Dataset section

----------------

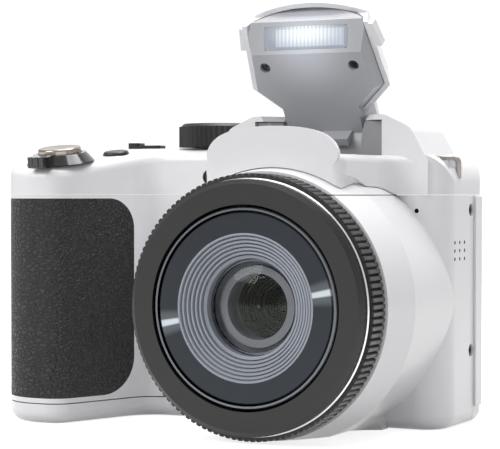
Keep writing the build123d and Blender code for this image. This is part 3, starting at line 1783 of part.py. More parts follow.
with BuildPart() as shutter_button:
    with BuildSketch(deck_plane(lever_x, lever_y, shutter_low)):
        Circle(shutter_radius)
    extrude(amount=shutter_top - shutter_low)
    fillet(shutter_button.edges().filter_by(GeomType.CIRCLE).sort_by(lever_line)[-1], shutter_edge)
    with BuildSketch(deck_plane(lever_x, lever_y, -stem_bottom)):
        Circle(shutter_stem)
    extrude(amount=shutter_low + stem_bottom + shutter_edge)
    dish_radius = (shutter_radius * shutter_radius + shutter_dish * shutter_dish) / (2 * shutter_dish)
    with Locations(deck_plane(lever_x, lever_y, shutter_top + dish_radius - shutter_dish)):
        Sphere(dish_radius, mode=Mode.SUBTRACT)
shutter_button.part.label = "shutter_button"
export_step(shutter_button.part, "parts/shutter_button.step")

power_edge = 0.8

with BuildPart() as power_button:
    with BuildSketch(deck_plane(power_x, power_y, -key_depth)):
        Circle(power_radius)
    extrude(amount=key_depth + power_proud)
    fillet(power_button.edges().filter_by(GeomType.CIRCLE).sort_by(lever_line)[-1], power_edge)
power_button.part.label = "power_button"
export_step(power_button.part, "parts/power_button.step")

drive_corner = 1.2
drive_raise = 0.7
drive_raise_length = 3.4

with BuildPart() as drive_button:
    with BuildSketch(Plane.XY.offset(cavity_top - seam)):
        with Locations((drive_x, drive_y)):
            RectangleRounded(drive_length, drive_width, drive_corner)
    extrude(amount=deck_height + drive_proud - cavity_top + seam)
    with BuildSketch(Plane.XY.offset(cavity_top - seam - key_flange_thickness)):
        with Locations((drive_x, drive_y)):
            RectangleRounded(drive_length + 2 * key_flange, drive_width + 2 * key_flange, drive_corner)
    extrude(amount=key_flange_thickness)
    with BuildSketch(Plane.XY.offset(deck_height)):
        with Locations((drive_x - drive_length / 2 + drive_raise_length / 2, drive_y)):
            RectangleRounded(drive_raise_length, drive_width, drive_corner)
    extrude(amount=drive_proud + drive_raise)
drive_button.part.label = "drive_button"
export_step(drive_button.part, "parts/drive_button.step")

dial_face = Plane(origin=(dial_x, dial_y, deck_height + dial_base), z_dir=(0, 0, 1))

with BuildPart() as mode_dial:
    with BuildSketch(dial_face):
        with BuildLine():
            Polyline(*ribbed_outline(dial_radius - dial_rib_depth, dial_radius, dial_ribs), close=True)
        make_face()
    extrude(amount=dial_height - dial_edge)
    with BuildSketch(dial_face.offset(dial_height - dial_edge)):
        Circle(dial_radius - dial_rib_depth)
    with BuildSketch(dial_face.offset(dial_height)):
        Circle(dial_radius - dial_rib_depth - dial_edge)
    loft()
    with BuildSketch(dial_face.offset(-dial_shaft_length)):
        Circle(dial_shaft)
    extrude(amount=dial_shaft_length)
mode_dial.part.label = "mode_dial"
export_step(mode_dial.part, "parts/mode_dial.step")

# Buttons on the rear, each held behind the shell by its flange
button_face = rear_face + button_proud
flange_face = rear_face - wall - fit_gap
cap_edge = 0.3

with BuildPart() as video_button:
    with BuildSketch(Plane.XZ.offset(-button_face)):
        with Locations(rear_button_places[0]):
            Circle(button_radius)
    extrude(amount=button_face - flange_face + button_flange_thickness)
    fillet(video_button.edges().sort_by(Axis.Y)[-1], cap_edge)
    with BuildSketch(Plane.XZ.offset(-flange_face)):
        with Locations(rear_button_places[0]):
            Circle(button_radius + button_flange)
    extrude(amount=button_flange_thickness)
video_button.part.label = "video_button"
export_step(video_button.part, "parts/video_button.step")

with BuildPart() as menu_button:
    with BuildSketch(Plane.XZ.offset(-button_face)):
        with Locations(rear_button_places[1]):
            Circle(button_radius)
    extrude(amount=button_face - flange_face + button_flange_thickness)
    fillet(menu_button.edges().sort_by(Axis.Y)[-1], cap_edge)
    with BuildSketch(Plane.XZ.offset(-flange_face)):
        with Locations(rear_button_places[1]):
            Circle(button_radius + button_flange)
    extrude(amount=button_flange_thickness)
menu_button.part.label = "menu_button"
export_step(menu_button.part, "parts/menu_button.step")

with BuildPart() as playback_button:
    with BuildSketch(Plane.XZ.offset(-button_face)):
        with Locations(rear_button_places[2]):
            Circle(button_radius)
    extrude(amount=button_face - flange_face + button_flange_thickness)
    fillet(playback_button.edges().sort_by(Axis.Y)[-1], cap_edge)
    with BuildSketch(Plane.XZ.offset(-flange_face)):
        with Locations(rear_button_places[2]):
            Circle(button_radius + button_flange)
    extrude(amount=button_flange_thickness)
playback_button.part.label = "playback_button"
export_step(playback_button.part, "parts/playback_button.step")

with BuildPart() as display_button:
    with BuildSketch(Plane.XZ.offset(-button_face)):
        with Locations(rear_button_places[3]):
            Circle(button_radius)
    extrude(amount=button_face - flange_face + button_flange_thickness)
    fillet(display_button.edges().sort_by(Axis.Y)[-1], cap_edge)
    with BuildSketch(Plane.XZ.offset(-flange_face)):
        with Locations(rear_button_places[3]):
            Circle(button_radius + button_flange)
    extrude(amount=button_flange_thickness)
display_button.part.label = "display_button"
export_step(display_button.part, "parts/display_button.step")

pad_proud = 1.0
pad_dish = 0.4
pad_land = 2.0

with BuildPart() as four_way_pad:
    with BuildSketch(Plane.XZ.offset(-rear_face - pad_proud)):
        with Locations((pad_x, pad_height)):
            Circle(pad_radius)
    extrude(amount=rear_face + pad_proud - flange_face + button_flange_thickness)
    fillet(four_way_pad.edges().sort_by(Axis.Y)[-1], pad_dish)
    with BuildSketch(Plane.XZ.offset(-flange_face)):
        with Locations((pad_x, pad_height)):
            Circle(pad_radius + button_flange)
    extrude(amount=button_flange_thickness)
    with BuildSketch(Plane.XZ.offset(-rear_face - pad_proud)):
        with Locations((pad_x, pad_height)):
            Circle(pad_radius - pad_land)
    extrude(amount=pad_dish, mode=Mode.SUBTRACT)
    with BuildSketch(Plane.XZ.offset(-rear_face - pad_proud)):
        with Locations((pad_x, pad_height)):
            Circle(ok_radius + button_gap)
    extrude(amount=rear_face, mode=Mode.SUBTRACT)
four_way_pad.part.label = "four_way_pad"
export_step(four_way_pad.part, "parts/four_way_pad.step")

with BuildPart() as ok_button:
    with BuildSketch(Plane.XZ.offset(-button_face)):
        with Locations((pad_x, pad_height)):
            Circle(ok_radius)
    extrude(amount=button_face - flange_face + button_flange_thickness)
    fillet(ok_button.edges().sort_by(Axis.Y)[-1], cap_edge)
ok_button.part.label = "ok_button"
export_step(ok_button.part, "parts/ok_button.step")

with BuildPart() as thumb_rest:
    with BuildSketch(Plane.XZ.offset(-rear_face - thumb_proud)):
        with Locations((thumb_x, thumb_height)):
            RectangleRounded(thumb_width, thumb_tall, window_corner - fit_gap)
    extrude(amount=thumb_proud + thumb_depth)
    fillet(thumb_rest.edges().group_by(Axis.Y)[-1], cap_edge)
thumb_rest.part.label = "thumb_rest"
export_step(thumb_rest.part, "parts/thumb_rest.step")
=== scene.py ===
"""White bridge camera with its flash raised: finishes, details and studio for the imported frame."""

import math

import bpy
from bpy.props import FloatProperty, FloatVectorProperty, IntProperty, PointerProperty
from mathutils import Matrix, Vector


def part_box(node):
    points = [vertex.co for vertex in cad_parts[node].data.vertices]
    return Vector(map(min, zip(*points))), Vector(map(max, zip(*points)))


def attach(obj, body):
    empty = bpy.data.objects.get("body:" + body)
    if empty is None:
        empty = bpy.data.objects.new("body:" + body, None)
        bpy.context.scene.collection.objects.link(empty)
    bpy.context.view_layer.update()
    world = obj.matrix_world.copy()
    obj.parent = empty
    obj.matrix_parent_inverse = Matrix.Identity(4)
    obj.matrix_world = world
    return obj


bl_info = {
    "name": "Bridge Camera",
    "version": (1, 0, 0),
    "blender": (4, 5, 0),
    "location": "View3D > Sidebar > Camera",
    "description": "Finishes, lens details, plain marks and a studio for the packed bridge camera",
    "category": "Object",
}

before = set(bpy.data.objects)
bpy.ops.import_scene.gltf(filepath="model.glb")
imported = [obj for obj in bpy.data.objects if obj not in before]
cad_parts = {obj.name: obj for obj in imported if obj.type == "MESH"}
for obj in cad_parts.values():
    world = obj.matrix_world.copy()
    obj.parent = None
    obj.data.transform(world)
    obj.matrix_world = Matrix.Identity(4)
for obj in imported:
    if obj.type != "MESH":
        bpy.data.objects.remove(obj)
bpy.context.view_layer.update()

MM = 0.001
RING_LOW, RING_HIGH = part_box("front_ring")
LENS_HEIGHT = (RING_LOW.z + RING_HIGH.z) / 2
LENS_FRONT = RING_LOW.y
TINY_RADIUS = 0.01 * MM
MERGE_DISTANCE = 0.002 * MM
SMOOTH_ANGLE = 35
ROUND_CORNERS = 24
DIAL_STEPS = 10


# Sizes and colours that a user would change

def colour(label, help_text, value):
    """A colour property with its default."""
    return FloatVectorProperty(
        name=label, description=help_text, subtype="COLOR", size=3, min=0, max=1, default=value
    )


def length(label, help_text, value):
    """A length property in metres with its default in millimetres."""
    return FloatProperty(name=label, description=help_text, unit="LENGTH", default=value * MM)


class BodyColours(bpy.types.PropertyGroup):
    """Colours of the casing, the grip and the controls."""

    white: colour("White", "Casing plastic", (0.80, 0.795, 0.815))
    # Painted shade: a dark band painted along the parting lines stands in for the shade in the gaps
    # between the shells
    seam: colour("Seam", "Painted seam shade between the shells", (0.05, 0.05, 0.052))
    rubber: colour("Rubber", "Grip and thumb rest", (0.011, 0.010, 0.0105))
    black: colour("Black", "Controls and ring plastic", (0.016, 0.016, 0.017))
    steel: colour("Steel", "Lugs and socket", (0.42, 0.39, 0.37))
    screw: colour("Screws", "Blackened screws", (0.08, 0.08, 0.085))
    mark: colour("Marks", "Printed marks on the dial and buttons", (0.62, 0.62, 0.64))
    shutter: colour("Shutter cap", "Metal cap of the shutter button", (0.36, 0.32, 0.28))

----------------

In the listing above, how many lines include the word "MESH"? Answer with the number and nothing more.

The reply
2